More than one literary critic has called Burroughs “quaint” – a damning term to be sure. I cringe whenever I hear it. That’s like being accused of being both frivolous and irrelevant. Granted, the word might apply well to the many bird watching essays that made Burroughs so popular in his day, but it completely ignores the man’s more philosophical side. In the last few years of his life, that part of him really flourished.

John Muir and John Burroughs are the “two Johns” of late 19th, early 20th century nature writing. Most self-proclaimed nature lovers relate more to the former than they do to the latter. That’s because Muir was an activist in his day, a promoter of national parks and a founder of the Sierra Club. All that is much in keeping with the spirit of modern environmentalism. And Burroughs? Well, when he wasn’t writing pieces for mainstream magazines or hanging out with industrialists like Henry Ford, we was thinking too much. A quick perusal of Accepting the Universe, published shortly before his death, is proof positive of that.

Yeah, those of you who have read my heavier work know which side of Burroughs I prefer. In one essay he writes: “We cannot put our finger on this or that and say, Here is the end of Nature,” and I’m all over it. “The Infinite cannot be measured,” he adds, and I couldn’t agree more.  Yeah, Nature with a capital “N,” going well beyond politics.
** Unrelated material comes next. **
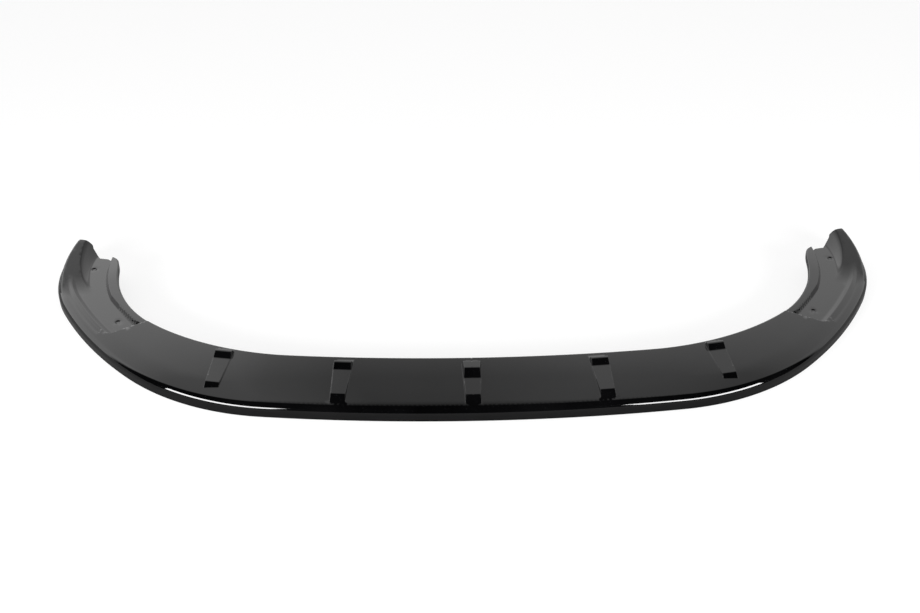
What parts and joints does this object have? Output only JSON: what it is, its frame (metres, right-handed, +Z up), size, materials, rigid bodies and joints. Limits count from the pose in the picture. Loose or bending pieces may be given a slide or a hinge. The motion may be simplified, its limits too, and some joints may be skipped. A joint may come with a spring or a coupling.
{
  "type": "front splitter lip",
  "caption": "Wide U-shaped moulded lip that fits under a car's front bumper, with a rounded leading edge, raised fins and stepped seats on upturned wings.",
  "frame": {"origin": "middle of the footprint, on the plane of the lower edge", "axes": "+X across the car, +Y rearward, away from the leading edge, +Z up"},
  "size_m": [1.8076, 0.5928, 0.062],
  "materials": {
    "gloss_black": "high gloss, near black"
  },
  "bodies": {
    "root": {"splitter_lip": "gloss_black"}
  },
  "joints": []
}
Am I the only nature lover alive today who cares about the things that JB pondered in his old age? One of the few, certainly.

The essays of John Burroughs are good for the soul. I find his ruminating, rambling style a welcome change from the superficial, sensational nonsense so prevalent in the media today. So I will continue reading his work and thoroughly enjoying it despite the musty smell that emanates from the hundred-year-old books that I hold in my hands. Sometimes nothing will do but the classics.